WVWC mourns passing of Erickson
Had it not been for the Erickson Foundation, West Virginia Wesleyan College would not have its notable Erickson Alumni Center, a home that welcomes hundreds of alumni back to their home among the hills each year. Charles “Charlie” F. Erickson, president of the foundation that built alumni centers at 13 private and public universities and colleges in the state, passed away July 4 at the age of 81.
Throughout his life, Erickson focused his eyes forward toward success. According to a plaque that hung in his Parkersburg-based office, he believed that, “success only comes before work in the dictionary.” A resident of Mineral Wells, Erickson was the president of COE, Inc., a company with interests in land development, real estate and investment activities.
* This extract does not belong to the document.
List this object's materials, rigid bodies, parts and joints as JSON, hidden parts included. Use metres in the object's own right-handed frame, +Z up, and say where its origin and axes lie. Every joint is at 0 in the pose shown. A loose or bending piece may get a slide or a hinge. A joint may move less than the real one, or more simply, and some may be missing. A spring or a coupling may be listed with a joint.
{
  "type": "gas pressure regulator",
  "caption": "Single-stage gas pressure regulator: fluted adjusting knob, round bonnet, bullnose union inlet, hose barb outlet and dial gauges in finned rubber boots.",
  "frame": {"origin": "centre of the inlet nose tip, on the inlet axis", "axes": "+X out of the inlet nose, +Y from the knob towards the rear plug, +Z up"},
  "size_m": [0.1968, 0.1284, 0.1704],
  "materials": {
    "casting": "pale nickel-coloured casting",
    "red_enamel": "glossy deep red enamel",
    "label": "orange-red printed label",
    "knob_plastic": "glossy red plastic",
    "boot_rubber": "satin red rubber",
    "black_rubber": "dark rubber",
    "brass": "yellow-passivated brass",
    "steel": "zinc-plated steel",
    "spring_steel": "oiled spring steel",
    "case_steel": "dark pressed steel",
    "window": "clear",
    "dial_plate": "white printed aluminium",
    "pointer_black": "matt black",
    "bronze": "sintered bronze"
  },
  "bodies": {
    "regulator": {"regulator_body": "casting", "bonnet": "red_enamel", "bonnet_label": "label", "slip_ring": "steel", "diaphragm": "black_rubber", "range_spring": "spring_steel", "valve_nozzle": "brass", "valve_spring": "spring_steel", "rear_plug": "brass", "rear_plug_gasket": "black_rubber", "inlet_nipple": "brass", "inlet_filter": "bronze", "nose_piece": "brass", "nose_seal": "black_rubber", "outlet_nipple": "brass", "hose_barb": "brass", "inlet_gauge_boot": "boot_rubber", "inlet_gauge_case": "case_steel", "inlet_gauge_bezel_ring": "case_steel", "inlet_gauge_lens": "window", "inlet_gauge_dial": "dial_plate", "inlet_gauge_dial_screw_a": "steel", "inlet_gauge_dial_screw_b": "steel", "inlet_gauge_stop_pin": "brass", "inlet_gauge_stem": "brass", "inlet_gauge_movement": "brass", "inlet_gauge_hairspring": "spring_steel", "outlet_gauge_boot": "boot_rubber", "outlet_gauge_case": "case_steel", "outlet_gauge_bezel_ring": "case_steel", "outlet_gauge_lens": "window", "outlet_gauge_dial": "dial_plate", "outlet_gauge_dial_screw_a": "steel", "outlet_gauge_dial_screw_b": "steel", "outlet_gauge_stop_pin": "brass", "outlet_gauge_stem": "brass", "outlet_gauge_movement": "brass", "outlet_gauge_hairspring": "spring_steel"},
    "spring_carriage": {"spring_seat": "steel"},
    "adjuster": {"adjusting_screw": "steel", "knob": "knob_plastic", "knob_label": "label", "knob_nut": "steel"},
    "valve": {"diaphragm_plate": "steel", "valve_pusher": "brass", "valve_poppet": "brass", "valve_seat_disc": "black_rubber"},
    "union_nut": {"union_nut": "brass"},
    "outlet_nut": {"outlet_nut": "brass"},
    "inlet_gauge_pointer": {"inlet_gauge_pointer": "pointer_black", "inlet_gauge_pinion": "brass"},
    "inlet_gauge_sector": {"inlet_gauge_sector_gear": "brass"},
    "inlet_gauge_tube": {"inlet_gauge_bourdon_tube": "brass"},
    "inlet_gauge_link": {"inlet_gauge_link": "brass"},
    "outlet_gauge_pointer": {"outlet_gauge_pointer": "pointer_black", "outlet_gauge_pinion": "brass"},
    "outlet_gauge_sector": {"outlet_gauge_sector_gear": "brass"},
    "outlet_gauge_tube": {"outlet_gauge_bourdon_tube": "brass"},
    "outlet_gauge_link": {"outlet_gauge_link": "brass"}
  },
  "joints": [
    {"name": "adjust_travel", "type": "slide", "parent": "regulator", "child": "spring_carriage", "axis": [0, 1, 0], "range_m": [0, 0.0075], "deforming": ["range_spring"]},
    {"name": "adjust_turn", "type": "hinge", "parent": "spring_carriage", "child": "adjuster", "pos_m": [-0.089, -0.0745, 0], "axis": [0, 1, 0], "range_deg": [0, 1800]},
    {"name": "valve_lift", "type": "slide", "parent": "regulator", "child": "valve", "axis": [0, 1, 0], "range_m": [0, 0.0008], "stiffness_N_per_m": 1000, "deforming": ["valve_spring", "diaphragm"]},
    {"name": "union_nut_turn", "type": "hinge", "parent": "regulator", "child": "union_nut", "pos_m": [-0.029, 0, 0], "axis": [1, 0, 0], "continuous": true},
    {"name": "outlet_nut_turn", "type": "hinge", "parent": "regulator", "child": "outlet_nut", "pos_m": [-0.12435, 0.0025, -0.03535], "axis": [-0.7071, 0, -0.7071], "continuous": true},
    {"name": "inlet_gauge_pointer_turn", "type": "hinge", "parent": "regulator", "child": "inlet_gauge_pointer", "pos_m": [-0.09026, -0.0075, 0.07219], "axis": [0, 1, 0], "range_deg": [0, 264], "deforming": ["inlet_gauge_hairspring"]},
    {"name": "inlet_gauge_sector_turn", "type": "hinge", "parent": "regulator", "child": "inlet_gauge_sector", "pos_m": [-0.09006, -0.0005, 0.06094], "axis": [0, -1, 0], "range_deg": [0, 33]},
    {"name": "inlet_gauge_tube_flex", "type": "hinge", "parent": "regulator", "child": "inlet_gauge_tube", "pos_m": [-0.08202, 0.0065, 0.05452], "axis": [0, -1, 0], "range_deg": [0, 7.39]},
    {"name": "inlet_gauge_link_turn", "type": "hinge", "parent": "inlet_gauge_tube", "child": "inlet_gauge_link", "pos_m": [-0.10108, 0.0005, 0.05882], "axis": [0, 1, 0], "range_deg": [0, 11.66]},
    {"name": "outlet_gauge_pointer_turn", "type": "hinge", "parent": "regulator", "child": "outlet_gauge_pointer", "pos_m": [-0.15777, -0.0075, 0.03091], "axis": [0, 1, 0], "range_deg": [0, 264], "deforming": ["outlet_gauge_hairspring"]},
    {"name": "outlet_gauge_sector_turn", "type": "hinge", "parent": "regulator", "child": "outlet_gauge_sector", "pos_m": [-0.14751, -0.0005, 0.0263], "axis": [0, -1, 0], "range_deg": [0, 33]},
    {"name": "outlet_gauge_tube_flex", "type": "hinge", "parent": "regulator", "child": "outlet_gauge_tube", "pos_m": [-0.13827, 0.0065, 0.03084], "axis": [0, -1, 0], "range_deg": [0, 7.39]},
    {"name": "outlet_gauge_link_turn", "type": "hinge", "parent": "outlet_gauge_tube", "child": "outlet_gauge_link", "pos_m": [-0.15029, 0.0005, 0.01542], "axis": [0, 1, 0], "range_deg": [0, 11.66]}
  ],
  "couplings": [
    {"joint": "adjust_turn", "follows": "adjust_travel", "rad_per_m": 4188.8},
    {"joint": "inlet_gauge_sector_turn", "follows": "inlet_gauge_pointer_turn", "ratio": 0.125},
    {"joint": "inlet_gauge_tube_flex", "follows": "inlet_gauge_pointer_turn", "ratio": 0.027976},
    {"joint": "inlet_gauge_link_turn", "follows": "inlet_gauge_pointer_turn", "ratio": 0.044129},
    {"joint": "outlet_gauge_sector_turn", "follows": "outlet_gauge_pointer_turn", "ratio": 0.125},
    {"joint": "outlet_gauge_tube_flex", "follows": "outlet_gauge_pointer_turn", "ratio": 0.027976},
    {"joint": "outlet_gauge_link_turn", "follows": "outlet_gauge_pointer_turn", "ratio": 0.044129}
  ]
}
Erickson’s accolades are plentiful. Before COE, Inc., Erickson was recognized as a pioneer in the cable television realm, as he founded Durfee’s TV Cable Co. in 1959. He also served as the mayor of Man, located in Logan County, for six years. Erickson also won the district Soil Conservations Service’s 1989 Conservation Farm award for his owner and operatorship of two farms in Wirt County.
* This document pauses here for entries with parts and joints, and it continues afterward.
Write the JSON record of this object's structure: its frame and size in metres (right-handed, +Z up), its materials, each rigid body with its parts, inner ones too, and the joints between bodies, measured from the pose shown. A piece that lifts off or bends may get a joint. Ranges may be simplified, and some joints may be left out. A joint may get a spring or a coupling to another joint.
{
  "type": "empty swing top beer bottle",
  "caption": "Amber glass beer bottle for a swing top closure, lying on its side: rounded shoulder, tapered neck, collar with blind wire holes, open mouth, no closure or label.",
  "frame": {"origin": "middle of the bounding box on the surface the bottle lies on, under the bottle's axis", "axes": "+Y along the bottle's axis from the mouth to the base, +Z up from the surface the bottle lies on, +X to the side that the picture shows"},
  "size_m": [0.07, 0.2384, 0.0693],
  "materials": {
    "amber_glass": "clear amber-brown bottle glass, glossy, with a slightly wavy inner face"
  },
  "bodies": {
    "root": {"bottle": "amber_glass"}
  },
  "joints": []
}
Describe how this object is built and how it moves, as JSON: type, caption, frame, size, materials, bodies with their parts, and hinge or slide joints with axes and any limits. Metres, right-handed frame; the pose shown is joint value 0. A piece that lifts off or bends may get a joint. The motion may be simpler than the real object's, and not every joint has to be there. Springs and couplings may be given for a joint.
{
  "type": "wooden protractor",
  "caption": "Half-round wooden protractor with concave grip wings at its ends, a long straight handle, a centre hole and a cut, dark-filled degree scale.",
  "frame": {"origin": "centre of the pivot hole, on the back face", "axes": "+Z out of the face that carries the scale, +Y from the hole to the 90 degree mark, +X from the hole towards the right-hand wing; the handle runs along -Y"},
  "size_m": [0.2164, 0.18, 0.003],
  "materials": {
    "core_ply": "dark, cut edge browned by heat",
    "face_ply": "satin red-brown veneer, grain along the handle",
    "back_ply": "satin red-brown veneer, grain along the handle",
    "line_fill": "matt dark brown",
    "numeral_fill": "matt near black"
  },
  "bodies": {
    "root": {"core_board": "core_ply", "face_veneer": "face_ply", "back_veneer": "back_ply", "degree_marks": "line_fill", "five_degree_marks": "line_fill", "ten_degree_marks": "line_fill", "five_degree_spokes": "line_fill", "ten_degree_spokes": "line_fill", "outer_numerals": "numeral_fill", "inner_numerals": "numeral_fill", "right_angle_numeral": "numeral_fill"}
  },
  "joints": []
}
In 2005, he was named Mountaineer of the Year. He was also inducted into the Order of the Vandalia, West Virginia University’s highest honor, in 2011. His most recent accolade came in the form of an honorary doctorate of humanities degree from Concord University in 2013.
Erickson began his stewardship to public education after his retirement in 1981, a stewardship built by brick and mortar that can be seen throughout West Virginia. He financed construction and expansion of alumni centers at 13 institutions of higher learning across the state, including the Erickson Alumni Center on Wesleyan’s campus.
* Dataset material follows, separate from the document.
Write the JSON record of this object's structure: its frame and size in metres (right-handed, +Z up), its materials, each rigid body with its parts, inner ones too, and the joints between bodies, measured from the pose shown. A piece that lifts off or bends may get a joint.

According to an interview with Erickson, his philanthropy never funded the entire project, but rather planted a generous seed to spark the giving of others. That philosophy worked, as his over $3 million contributions were matched by over $10 million in additional construction. It was a $200,000 donation by Erickson in 1991 that began the renovation of the 1980 Victorian home on Meade Street to become Wesleyan’s Erickson Alumni Center.
Erickson is survived by his wife, Laurie; two sons, Charles II of Washington, N.C., and Brandon of Boca Raton, Fla.; one grandson; two sisters and several nieces and nephews.
Visitation will be from 5 to 8 p.m. on Thursday, July 11 at the Leavitt Funeral Home in Parkersburg. Services will be Friday, July 12 at 10 a.m. at the First Presbyterian Church with the Reverend W. Douglas Hood from his church in Florida and Reverend Michael Seely.
Burial will follow at Parkersburg Memorial Gardens with military rites by the American Legion Post 15.
The family requests donations be made to The Erickson Foundation, 400 Market Street, Parkersburg, WV, 26101 or any college or university of your choice.